§ Stated task:
Write out exactly the lines from the line with "the stem's end" through the line with "obj.matrix_parent_inverse = Matrix.Identity(4)", both ends included, and no other line.

Object modeling scripts:

╔══

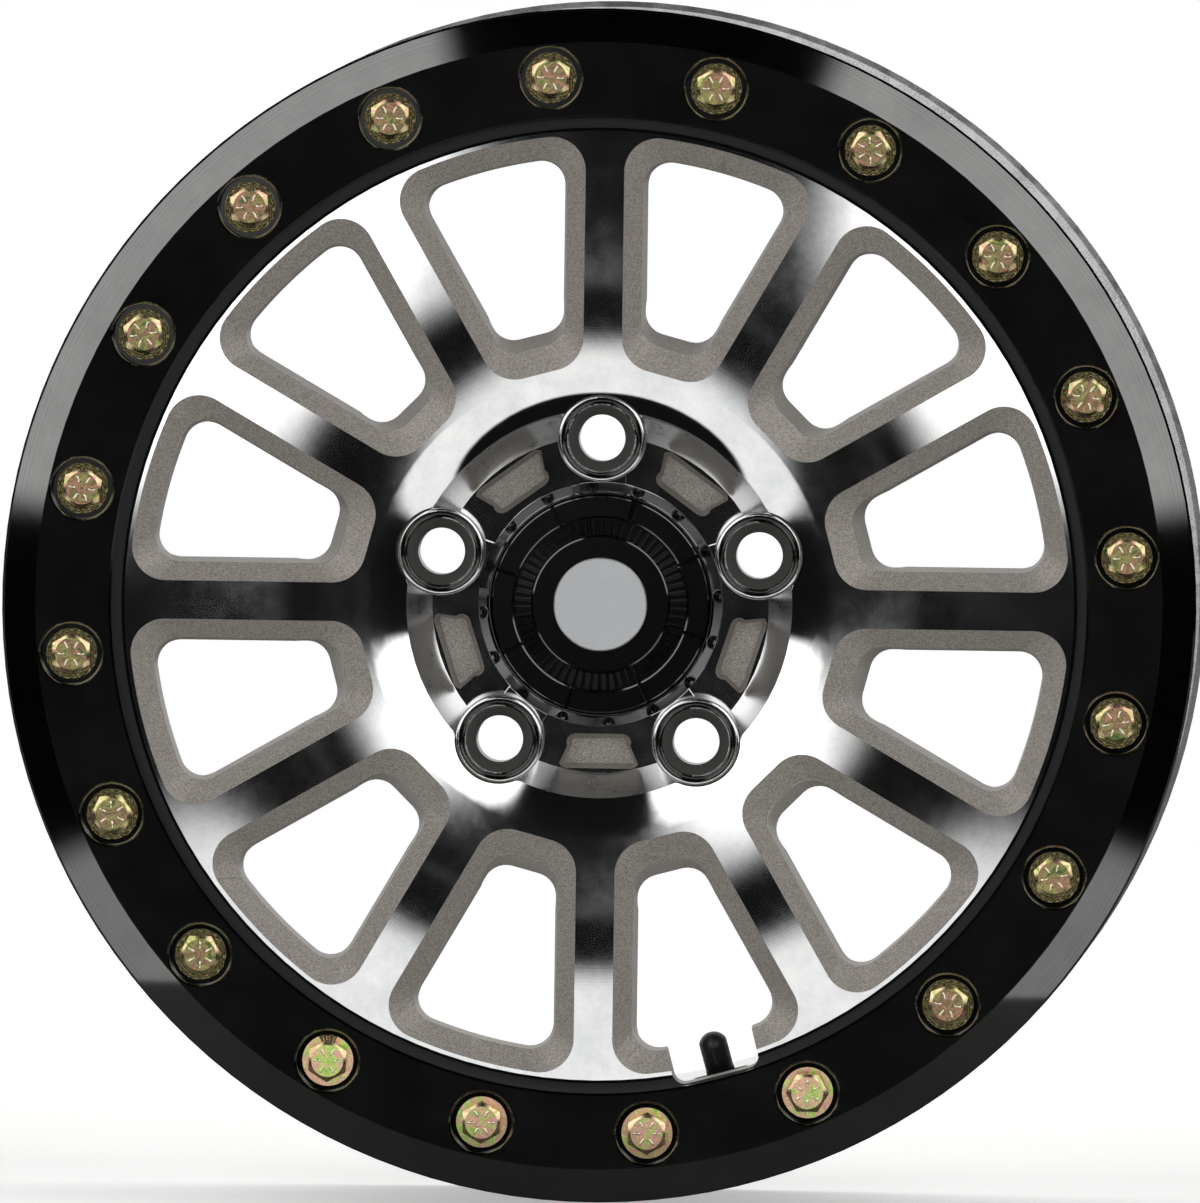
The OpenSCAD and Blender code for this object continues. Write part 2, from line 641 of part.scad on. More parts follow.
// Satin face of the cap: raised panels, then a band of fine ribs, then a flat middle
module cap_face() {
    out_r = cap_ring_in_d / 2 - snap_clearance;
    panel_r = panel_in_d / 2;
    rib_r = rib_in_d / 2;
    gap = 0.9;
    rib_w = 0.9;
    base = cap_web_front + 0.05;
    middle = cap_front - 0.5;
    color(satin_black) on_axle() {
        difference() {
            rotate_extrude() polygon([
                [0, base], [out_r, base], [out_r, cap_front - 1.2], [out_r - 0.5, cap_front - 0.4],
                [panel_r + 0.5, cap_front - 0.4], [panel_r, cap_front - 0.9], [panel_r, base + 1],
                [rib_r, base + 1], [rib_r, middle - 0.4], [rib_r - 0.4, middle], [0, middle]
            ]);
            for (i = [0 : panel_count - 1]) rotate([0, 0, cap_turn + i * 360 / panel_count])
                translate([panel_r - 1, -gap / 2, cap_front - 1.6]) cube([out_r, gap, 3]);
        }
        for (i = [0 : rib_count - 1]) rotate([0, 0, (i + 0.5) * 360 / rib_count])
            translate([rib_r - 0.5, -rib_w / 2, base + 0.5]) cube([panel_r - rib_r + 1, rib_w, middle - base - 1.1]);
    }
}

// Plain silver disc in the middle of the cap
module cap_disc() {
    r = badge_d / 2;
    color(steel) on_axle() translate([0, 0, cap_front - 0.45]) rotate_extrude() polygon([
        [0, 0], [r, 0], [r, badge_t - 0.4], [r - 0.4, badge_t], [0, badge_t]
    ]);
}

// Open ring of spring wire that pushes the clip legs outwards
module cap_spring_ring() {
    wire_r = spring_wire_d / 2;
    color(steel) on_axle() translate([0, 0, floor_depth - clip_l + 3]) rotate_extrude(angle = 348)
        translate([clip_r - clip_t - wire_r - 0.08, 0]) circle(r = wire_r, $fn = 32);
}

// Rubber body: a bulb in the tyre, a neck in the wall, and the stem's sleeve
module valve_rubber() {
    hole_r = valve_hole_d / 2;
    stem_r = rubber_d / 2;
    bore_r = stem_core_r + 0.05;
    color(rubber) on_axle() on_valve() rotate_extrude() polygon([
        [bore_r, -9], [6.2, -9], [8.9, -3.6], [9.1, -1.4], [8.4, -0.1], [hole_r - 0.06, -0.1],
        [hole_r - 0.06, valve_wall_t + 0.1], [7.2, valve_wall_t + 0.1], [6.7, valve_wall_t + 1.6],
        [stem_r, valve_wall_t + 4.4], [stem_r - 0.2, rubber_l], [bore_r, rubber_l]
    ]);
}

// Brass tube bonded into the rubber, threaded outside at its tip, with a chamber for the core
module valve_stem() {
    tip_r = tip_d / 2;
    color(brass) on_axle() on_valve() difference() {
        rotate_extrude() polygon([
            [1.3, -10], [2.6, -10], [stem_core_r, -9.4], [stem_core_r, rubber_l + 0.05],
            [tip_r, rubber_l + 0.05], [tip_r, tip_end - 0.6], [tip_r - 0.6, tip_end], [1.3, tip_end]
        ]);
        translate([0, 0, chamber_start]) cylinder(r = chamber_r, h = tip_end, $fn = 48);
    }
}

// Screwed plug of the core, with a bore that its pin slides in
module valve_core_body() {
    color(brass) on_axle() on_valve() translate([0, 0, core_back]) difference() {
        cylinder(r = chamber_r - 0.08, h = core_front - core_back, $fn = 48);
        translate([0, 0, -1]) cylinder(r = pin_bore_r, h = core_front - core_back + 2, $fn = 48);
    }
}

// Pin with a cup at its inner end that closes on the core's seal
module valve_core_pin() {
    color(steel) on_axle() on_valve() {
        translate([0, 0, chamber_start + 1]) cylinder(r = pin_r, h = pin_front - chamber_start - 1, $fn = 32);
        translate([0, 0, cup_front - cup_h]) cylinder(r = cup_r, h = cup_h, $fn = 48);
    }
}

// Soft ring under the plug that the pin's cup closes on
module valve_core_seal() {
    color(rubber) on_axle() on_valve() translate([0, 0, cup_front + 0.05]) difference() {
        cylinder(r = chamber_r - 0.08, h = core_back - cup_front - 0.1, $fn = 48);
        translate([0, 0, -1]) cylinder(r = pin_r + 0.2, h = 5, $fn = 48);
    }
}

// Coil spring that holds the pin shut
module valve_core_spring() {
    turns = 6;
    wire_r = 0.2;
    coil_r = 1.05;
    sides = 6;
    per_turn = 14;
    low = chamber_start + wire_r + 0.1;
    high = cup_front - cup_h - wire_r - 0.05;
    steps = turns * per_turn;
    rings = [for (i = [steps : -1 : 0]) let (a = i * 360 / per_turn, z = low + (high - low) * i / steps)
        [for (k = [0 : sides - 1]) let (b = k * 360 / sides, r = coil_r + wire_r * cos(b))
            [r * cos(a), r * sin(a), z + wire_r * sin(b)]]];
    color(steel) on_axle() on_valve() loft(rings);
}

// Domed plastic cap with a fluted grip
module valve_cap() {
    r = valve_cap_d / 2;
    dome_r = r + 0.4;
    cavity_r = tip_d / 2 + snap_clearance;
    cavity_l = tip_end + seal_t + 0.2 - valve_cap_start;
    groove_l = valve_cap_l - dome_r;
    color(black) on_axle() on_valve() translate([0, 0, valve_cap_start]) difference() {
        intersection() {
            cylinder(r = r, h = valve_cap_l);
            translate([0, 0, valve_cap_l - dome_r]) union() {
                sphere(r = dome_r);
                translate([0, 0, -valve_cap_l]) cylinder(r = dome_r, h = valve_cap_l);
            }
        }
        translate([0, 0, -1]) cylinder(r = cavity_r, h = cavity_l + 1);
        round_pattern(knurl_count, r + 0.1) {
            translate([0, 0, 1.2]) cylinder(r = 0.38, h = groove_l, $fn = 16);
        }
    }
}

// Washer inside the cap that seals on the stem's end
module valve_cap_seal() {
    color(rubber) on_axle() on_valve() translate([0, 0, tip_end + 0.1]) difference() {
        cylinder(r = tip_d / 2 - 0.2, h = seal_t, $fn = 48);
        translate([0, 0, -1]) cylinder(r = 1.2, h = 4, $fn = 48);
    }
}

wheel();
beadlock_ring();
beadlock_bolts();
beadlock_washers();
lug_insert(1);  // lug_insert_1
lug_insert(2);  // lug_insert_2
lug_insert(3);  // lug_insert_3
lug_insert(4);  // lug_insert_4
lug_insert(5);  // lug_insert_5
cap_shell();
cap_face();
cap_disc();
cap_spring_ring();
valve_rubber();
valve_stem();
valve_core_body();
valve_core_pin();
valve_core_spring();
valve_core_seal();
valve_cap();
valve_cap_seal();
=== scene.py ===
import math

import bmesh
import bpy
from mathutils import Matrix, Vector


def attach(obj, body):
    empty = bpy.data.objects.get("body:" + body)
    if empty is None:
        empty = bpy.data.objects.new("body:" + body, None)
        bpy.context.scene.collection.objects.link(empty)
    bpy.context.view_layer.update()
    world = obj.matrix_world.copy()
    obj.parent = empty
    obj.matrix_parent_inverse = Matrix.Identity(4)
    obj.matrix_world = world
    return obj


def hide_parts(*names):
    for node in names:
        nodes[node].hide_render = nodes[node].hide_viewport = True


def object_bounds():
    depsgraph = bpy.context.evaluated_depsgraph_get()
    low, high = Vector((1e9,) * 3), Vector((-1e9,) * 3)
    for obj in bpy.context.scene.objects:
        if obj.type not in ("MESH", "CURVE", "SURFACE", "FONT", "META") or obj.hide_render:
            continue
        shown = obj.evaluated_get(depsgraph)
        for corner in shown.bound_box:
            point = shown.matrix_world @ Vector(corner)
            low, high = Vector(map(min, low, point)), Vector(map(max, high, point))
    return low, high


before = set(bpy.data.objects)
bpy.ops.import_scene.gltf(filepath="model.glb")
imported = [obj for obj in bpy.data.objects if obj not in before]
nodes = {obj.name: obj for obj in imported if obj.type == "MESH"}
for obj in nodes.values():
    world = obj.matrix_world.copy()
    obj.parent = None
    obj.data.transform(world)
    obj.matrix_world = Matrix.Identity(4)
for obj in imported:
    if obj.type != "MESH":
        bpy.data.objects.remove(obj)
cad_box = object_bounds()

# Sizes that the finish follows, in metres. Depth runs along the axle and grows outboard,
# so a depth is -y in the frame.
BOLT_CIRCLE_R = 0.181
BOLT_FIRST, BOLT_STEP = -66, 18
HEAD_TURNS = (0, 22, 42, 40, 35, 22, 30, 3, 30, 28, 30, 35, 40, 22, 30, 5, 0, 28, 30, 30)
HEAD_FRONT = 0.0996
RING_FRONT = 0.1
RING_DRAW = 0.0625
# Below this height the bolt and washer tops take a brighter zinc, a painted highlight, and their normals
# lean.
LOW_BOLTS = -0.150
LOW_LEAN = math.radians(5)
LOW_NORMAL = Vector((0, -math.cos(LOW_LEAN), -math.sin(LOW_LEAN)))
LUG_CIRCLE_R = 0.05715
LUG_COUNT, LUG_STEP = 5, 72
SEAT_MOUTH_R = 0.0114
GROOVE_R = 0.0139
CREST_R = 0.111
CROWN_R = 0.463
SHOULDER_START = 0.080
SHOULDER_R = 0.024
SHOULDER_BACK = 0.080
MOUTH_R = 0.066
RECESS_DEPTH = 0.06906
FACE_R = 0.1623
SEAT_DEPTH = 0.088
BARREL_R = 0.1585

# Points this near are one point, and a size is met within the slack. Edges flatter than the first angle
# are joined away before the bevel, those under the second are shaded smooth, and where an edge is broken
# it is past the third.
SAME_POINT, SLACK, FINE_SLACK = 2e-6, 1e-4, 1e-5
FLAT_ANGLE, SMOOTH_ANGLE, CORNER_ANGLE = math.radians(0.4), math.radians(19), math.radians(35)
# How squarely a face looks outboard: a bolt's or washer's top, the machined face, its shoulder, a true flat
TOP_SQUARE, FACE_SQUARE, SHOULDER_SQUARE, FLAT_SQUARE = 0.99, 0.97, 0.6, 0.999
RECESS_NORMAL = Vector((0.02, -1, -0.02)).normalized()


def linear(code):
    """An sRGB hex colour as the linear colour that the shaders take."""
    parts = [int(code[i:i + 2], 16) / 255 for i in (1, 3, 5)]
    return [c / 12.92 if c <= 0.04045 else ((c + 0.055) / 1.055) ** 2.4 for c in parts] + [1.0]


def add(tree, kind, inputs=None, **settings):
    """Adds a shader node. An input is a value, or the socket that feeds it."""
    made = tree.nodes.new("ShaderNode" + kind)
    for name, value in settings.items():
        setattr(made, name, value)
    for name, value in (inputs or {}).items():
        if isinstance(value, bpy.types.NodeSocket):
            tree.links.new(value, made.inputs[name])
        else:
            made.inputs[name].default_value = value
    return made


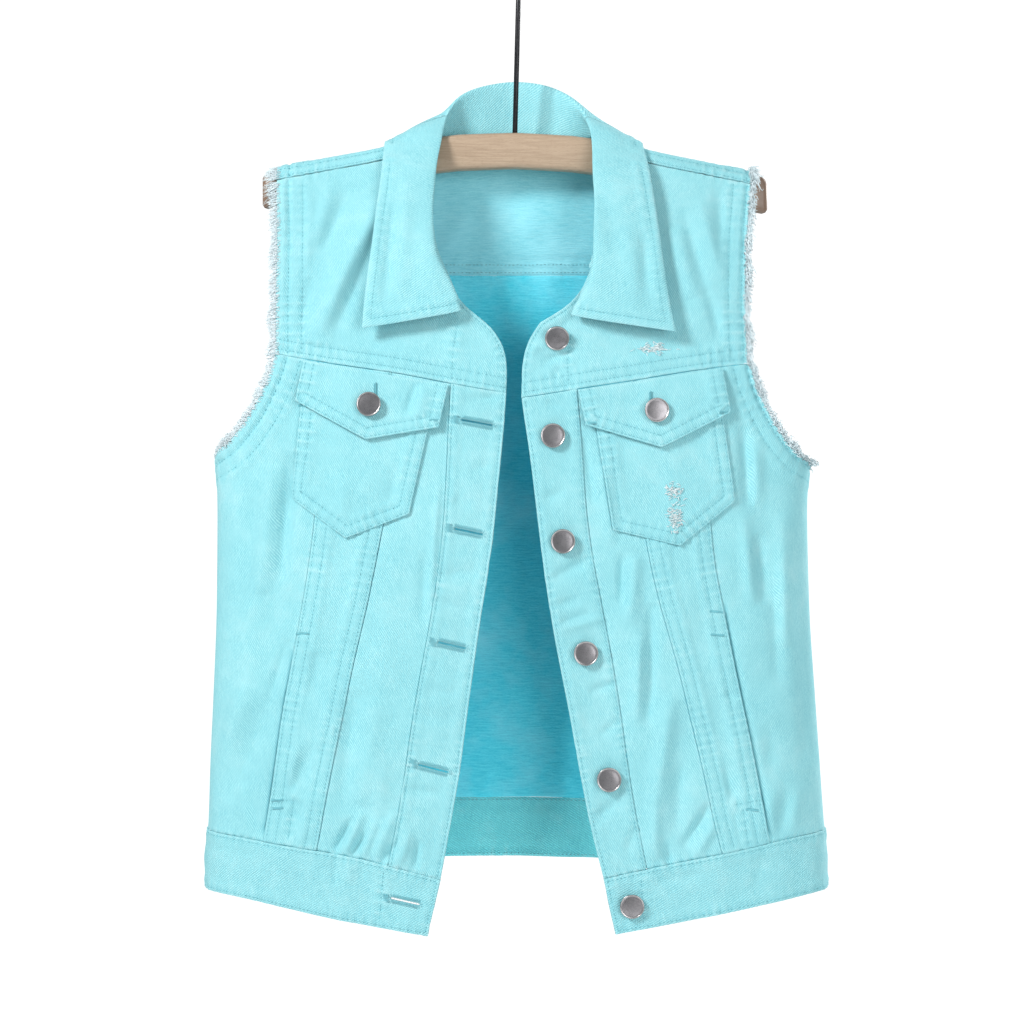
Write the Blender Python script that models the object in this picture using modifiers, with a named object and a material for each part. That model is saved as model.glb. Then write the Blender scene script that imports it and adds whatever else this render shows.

╚══

§ Answer to this problem:
// Washer inside the cap that seals on the stem's end
module valve_cap_seal() {
    color(rubber) on_axle() on_valve() translate([0, 0, tip_end + 0.1]) difference() {
        cylinder(r = tip_d / 2 - 0.2, h = seal_t, $fn = 48);
        translate([0, 0, -1]) cylinder(r = 1.2, h = 4, $fn = 48);
    }
}

wheel();
beadlock_ring();
beadlock_bolts();
beadlock_washers();
lug_insert(1);  // lug_insert_1
lug_insert(2);  // lug_insert_2
lug_insert(3);  // lug_insert_3
lug_insert(4);  // lug_insert_4
lug_insert(5);  // lug_insert_5
cap_shell();
cap_face();
cap_disc();
cap_spring_ring();
valve_rubber();
valve_stem();
valve_core_body();
valve_core_pin();
valve_core_spring();
valve_core_seal();
valve_cap();
valve_cap_seal();
=== scene.py ===
import math

import bmesh
import bpy
from mathutils import Matrix, Vector


def attach(obj, body):
    empty = bpy.data.objects.get("body:" + body)
    if empty is None:
        empty = bpy.data.objects.new("body:" + body, None)
        bpy.context.scene.collection.objects.link(empty)
    bpy.context.view_layer.update()
    world = obj.matrix_world.copy()
    obj.parent = empty
    obj.matrix_parent_inverse = Matrix.Identity(4)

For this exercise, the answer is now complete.